**Problem to solve**
Repeat exactly and only the lines from the line containing "zip(*points))), Vector(map(max, zip(*points)))" through the line containing "bpy.context.view_layer.update()", both included.

**Material for this task**
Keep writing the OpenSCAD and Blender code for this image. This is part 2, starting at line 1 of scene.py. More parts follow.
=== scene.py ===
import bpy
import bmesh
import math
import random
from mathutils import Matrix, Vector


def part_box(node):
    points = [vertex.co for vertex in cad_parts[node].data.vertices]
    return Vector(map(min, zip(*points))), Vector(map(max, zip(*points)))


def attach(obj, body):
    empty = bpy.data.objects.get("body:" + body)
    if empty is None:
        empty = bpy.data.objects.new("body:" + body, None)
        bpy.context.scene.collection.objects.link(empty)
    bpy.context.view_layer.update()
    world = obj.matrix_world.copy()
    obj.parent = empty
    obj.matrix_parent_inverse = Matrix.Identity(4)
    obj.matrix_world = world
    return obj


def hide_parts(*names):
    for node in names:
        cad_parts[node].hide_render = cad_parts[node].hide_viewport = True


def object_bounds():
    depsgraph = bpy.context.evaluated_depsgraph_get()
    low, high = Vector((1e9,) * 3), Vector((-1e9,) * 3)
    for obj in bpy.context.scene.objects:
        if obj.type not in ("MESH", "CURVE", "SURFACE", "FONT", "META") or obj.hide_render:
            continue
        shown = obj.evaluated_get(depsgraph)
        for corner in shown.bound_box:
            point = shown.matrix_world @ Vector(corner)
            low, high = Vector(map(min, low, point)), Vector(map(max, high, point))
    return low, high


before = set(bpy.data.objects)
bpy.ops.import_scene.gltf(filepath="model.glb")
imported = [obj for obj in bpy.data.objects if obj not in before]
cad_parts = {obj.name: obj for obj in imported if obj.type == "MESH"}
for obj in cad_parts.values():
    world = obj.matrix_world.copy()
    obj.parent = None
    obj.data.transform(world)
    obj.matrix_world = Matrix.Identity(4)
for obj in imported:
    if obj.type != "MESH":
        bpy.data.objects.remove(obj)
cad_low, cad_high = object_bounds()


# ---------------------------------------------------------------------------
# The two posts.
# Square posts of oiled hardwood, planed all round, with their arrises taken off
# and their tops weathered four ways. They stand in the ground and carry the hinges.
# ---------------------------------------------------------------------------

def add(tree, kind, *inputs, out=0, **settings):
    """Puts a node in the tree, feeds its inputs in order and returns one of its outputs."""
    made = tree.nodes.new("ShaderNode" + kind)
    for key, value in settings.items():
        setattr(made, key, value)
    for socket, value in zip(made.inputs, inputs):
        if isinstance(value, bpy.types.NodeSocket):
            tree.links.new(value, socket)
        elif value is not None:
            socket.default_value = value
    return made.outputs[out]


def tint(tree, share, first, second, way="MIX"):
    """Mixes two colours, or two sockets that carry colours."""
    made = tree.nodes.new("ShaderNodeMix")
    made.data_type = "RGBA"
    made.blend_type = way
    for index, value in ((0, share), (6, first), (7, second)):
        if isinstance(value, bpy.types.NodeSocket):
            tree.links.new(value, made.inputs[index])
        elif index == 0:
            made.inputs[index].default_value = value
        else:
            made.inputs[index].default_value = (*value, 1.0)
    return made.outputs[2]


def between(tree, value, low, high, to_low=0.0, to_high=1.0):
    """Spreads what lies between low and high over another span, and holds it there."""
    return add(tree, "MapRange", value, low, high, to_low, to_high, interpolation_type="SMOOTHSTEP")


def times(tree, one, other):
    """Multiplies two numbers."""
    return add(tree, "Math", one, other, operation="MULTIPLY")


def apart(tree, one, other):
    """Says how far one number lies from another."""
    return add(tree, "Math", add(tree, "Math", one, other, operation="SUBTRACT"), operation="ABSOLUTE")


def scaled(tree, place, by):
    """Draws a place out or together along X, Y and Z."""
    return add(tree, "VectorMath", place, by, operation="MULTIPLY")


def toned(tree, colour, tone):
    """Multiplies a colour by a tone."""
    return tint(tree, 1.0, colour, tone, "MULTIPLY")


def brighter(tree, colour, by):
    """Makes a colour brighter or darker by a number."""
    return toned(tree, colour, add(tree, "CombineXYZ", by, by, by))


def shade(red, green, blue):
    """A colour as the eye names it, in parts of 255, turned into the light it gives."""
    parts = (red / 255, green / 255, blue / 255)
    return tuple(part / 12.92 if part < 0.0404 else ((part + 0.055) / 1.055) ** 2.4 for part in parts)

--

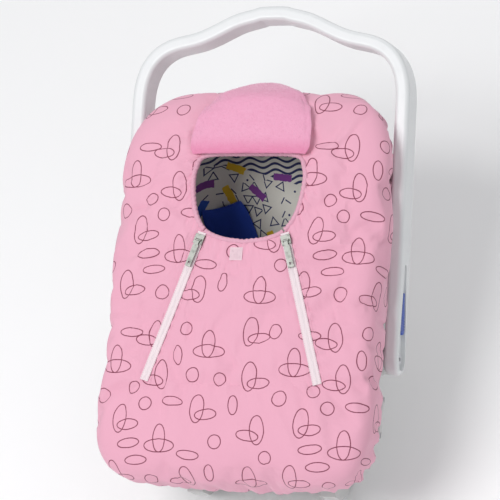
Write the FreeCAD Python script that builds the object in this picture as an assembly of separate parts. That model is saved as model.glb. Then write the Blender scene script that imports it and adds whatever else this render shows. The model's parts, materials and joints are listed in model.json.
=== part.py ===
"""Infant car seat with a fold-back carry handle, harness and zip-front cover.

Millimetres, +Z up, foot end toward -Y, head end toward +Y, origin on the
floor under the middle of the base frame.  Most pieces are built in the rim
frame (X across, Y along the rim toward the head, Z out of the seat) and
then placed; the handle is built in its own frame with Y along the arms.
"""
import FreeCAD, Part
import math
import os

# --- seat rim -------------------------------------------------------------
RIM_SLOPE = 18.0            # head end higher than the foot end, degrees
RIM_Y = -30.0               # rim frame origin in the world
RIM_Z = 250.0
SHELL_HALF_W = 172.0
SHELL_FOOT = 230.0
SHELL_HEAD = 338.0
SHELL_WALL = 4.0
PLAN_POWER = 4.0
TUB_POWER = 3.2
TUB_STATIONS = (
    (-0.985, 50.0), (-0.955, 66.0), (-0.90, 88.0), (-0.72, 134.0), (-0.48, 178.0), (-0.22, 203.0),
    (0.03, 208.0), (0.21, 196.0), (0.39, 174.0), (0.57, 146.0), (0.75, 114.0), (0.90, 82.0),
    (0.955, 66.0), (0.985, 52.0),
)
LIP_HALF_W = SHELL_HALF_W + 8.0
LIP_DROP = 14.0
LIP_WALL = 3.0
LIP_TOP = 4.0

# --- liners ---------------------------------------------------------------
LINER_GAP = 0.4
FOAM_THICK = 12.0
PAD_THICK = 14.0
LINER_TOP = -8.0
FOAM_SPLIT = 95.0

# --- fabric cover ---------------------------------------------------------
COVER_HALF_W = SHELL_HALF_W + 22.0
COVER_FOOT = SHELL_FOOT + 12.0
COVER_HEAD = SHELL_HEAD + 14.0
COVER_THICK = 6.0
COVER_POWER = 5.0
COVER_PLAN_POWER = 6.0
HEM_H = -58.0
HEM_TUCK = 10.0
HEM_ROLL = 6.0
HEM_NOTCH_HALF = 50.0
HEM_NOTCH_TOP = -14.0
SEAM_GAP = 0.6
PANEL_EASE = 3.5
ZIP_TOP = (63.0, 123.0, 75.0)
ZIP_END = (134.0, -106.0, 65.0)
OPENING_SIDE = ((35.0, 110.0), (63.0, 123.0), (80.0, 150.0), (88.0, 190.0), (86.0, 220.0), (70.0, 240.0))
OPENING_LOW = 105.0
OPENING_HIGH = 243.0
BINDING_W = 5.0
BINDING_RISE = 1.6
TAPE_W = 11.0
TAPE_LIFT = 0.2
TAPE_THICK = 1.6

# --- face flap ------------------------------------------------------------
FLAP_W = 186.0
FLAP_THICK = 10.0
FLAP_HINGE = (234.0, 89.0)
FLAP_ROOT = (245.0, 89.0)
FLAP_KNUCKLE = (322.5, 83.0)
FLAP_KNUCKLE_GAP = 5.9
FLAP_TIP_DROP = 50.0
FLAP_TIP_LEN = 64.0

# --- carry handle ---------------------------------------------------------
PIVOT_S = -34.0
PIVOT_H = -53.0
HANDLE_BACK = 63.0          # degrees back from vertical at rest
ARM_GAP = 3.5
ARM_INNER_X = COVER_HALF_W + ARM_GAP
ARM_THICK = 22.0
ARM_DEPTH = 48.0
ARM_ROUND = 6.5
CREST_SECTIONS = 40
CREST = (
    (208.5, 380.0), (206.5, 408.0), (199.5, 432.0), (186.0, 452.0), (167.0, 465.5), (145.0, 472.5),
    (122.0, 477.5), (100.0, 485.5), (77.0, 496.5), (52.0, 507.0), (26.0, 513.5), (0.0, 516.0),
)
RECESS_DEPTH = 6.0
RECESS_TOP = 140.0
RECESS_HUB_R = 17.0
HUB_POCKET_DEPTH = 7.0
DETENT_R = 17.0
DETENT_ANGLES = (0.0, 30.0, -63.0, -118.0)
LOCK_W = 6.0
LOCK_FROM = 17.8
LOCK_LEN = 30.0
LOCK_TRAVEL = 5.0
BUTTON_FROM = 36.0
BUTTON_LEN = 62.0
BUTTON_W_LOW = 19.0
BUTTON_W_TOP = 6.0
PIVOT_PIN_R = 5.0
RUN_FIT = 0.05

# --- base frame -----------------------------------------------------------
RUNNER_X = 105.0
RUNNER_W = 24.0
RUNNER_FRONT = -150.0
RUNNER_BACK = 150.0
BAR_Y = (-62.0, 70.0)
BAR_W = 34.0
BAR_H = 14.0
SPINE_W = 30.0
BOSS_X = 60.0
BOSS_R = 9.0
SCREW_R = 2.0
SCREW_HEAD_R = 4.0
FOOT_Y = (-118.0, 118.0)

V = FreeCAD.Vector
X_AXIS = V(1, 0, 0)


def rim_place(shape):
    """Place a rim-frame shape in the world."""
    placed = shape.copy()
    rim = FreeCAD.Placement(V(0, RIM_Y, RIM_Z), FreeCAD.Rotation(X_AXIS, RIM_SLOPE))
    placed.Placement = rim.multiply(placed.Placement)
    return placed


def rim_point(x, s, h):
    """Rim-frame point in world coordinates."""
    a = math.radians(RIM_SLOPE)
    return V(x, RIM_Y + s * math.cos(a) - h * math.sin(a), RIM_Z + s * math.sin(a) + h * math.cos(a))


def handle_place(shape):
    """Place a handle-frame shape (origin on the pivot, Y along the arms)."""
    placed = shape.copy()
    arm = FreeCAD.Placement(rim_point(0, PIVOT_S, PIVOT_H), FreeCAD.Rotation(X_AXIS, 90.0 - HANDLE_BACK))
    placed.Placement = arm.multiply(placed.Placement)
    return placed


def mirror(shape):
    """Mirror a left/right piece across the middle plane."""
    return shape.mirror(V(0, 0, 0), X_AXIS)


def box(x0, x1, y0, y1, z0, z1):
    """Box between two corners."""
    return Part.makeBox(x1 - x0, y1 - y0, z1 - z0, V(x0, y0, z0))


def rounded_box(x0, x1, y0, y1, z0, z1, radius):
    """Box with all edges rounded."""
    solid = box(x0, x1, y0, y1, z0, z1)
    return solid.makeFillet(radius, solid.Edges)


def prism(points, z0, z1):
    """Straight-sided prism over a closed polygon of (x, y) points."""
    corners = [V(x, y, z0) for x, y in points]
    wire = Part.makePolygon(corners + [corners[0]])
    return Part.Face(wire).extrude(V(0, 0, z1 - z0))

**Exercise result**
    return Vector(map(min, zip(*points))), Vector(map(max, zip(*points)))


def attach(obj, body):
    empty = bpy.data.objects.get("body:" + body)
    if empty is None:
        empty = bpy.data.objects.new("body:" + body, None)
        bpy.context.scene.collection.objects.link(empty)
    bpy.context.view_layer.update()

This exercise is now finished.